Records from a data collection:
────

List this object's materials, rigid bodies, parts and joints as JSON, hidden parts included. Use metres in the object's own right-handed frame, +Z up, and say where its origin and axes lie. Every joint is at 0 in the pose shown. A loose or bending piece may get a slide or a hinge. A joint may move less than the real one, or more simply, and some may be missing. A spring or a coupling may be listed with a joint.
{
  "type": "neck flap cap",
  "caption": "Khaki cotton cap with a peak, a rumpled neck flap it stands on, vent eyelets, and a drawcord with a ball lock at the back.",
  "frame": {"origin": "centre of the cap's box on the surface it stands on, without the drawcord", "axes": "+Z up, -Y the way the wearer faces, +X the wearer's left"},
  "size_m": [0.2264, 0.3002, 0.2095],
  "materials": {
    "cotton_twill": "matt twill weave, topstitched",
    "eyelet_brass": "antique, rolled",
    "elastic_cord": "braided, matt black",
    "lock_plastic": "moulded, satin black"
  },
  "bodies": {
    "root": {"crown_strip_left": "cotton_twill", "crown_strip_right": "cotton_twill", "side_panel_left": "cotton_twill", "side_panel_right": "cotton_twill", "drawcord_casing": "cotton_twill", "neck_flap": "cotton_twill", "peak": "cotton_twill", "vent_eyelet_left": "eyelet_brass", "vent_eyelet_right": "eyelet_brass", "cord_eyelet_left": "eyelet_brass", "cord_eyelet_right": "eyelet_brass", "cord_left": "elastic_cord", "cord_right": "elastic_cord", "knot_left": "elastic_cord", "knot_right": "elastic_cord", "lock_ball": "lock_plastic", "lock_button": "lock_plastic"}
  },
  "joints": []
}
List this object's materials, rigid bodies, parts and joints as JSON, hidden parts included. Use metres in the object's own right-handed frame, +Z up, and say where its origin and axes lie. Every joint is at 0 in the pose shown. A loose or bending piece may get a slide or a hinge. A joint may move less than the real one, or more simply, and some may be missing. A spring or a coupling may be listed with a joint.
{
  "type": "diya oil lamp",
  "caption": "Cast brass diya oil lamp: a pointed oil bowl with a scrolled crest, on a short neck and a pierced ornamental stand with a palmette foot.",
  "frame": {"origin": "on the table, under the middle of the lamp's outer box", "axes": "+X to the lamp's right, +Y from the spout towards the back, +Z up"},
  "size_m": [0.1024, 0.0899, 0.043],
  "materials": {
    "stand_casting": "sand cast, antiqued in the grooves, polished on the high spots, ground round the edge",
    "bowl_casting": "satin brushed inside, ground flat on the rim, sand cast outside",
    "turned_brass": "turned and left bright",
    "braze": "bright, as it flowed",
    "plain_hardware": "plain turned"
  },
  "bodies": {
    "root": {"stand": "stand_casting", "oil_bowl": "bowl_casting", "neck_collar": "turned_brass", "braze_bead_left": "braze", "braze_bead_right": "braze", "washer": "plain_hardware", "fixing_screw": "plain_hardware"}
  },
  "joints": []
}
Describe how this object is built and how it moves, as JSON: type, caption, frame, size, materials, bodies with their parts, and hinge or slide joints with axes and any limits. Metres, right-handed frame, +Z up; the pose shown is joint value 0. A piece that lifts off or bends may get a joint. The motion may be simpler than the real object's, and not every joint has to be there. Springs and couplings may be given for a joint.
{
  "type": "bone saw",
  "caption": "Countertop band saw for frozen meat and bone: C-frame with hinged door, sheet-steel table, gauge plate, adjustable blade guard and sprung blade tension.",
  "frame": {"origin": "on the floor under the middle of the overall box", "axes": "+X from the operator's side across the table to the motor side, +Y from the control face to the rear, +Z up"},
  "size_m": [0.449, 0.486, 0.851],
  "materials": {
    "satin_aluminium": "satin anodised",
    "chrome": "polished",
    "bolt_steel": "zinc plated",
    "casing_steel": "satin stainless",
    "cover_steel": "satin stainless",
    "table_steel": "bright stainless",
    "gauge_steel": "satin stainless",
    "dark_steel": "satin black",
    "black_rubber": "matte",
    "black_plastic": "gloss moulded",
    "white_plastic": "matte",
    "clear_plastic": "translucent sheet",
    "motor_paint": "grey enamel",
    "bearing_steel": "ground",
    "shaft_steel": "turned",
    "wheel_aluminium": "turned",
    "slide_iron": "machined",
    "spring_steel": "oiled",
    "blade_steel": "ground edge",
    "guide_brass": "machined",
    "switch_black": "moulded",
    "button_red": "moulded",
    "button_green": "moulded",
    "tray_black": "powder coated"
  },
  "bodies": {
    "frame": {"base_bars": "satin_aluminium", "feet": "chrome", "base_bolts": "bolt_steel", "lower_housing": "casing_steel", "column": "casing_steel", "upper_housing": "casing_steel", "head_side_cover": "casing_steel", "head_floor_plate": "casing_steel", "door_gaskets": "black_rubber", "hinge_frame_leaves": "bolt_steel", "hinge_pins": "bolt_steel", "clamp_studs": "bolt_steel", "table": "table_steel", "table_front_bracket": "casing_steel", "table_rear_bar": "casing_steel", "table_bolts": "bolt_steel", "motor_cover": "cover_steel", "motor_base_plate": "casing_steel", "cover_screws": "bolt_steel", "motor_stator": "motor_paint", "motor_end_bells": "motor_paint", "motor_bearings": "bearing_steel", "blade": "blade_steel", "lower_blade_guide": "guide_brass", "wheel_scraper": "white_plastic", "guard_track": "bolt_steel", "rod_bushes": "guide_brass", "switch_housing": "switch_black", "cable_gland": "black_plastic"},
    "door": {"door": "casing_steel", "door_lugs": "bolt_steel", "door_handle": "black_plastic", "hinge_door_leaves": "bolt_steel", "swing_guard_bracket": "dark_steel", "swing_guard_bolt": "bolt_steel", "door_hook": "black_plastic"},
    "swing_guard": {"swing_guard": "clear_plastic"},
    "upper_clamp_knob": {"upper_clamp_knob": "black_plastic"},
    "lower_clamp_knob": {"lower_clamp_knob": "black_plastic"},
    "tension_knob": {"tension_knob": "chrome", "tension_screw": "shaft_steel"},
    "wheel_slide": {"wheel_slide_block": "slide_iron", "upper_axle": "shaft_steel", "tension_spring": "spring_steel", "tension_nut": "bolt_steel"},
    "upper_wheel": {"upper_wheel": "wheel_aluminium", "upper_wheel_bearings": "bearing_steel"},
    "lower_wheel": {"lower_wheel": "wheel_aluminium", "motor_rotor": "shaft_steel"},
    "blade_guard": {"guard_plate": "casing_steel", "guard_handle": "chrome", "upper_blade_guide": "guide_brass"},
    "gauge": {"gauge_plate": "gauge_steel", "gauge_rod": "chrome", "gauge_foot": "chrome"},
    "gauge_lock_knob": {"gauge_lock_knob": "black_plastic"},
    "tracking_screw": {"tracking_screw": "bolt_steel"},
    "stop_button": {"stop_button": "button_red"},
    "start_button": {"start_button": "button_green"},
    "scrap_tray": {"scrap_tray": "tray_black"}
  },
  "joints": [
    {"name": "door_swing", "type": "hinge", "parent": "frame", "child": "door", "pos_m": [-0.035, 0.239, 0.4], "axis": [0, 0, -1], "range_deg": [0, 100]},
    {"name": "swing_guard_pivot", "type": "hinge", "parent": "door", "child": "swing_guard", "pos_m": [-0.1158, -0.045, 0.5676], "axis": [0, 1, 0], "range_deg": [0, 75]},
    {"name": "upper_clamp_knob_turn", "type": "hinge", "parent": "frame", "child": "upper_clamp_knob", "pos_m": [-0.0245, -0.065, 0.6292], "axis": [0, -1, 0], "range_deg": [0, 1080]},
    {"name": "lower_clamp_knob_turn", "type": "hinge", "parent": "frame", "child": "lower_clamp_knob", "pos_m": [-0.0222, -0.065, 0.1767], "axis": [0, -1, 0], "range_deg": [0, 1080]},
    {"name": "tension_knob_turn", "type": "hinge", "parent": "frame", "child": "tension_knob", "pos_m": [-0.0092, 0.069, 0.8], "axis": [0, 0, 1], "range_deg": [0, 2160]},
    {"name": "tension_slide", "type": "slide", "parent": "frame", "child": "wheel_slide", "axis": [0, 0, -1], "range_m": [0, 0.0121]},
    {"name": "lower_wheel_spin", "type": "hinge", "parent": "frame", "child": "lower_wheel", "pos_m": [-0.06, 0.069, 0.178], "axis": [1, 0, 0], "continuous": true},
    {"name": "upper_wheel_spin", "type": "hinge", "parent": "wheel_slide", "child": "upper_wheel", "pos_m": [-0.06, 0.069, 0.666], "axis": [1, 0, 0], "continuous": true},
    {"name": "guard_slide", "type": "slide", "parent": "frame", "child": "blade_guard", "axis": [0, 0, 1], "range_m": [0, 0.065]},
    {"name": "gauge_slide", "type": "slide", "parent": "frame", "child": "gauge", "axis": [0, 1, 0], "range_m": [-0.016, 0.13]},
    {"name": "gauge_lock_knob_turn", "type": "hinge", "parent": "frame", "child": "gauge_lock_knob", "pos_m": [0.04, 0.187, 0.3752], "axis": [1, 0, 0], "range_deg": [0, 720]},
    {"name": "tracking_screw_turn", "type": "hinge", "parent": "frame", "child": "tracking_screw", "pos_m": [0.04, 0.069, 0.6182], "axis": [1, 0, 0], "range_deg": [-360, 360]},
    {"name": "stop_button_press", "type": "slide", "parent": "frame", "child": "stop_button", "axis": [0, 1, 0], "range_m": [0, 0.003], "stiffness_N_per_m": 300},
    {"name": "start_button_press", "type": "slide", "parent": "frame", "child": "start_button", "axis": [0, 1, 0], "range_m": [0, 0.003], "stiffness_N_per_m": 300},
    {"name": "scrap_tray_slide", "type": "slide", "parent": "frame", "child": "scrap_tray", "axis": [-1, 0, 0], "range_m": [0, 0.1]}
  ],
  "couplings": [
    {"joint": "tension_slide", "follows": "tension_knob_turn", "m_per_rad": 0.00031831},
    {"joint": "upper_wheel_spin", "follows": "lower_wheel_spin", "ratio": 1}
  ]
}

────

Copy each line of the listing that holds the word "axes".

List this object's materials, rigid bodies, parts and joints as JSON, hidden parts included. Use metres in the object's own right-handed frame, +Z up, and say where its origin and axes lie. Every joint is at 0 in the pose shown. A loose or bending piece may get a slide or a hinge. A joint may move less than the real one, or more simply, and some may be missing. A spring or a coupling may be listed with a joint.
  "frame": {"origin": "centre of the cap's box on the surface it stands on, without the drawcord", "axes": "+Z up, -Y the way the wearer faces, +X the wearer's left"},
List this object's materials, rigid bodies, parts and joints as JSON, hidden parts included. Use metres in the object's own right-handed frame, +Z up, and say where its origin and axes lie. Every joint is at 0 in the pose shown. A loose or bending piece may get a slide or a hinge. A joint may move less than the real one, or more simply, and some may be missing. A spring or a coupling may be listed with a joint.
  "frame": {"origin": "on the table, under the middle of the lamp's outer box", "axes": "+X to the lamp's right, +Y from the spout towards the back, +Z up"},
Describe how this object is built and how it moves, as JSON: type, caption, frame, size, materials, bodies with their parts, and hinge or slide joints with axes and any limits. Metres, right-handed frame, +Z up; the pose shown is joint value 0. A piece that lifts off or bends may get a joint. The motion may be simpler than the real object's, and not every joint has to be there. Springs and couplings may be given for a joint.
  "frame": {"origin": "on the floor under the middle of the overall box", "axes": "+X from the operator's side across the table to the motor side, +Y from the control face to the rear, +Z up"},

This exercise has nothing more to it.